Written request =>
Your task is to quote, unchanged, only the lines from the one with "Model this object" through the one with "FOIL_TOP = 133.5", both ends included.

Supplied information =>
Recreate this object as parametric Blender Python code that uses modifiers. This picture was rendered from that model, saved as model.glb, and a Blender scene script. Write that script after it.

...

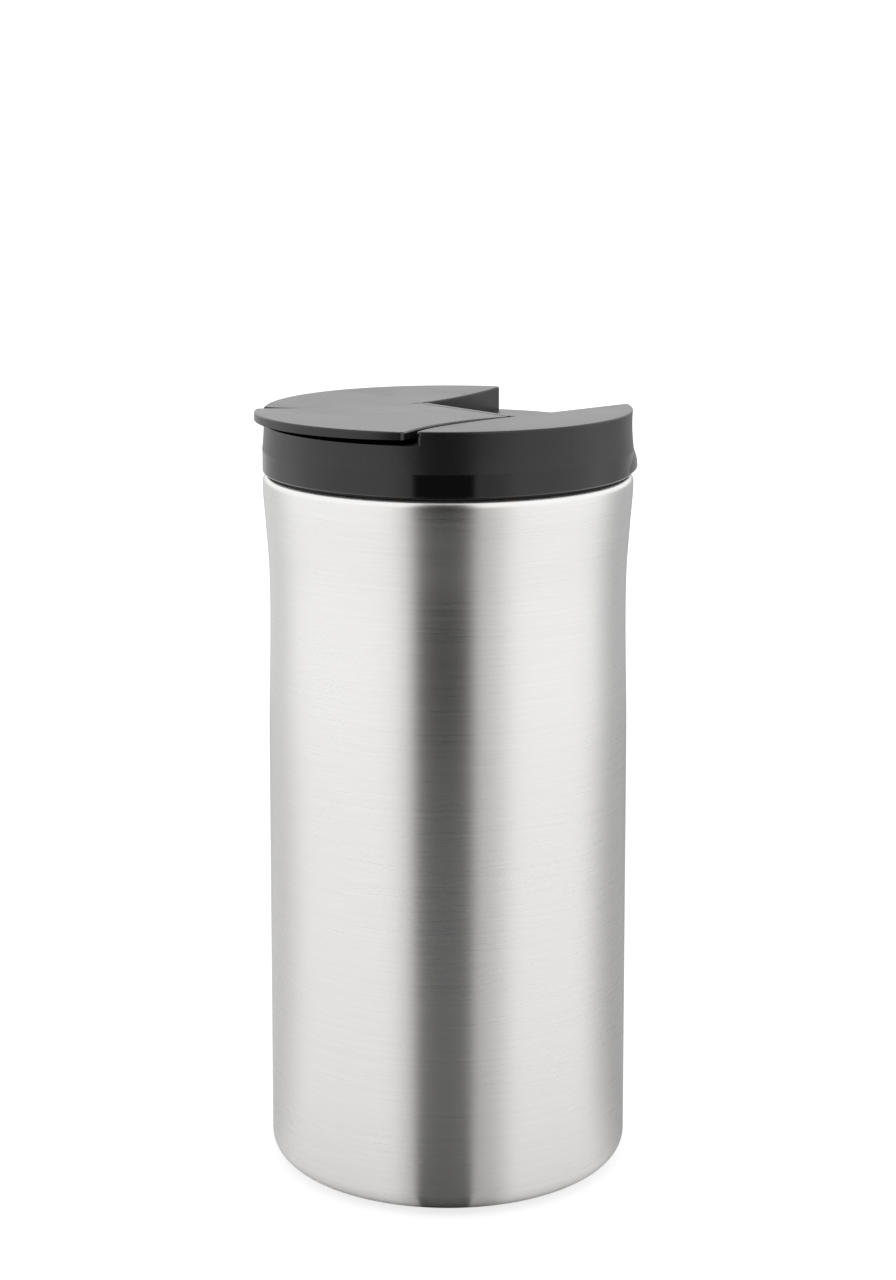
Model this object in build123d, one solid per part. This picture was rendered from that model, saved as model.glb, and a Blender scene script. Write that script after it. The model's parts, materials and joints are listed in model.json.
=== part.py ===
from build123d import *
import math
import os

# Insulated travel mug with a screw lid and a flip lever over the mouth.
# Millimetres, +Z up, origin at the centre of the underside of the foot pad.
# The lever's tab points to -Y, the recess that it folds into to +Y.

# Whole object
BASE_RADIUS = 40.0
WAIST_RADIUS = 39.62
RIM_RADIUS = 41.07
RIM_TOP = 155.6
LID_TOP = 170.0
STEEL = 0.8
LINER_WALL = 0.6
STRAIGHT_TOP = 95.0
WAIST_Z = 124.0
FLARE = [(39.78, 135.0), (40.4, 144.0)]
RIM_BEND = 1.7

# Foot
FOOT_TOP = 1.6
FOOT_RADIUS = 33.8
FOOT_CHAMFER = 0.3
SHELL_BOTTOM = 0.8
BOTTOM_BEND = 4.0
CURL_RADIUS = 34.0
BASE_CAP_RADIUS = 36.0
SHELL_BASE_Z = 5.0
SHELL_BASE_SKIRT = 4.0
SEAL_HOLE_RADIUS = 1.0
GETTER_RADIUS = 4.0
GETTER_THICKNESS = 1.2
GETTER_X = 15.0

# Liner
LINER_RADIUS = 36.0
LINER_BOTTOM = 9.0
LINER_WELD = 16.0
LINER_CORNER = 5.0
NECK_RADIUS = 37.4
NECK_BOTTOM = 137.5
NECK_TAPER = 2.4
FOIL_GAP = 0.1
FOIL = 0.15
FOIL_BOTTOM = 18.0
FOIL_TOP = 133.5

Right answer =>
Model this object in build123d, one solid per part. This picture was rendered from that model, saved as model.glb, and a Blender scene script. Write that script after it. The model's parts, materials and joints are listed in model.json.
=== part.py ===
from build123d import *
import math
import os

# Insulated travel mug with a screw lid and a flip lever over the mouth.
# Millimetres, +Z up, origin at the centre of the underside of the foot pad.
# The lever's tab points to -Y, the recess that it folds into to +Y.

# Whole object
BASE_RADIUS = 40.0
WAIST_RADIUS = 39.62
RIM_RADIUS = 41.07
RIM_TOP = 155.6
LID_TOP = 170.0
STEEL = 0.8
LINER_WALL = 0.6
STRAIGHT_TOP = 95.0
WAIST_Z = 124.0
FLARE = [(39.78, 135.0), (40.4, 144.0)]
RIM_BEND = 1.7

# Foot
FOOT_TOP = 1.6
FOOT_RADIUS = 33.8
FOOT_CHAMFER = 0.3
SHELL_BOTTOM = 0.8
BOTTOM_BEND = 4.0
CURL_RADIUS = 34.0
BASE_CAP_RADIUS = 36.0
SHELL_BASE_Z = 5.0
SHELL_BASE_SKIRT = 4.0
SEAL_HOLE_RADIUS = 1.0
GETTER_RADIUS = 4.0
GETTER_THICKNESS = 1.2
GETTER_X = 15.0

# Liner
LINER_RADIUS = 36.0
LINER_BOTTOM = 9.0
LINER_WELD = 16.0
LINER_CORNER = 5.0
NECK_RADIUS = 37.4
NECK_BOTTOM = 137.5
NECK_TAPER = 2.4
FOIL_GAP = 0.1
FOIL = 0.15
FOIL_BOTTOM = 18.0
FOIL_TOP = 133.5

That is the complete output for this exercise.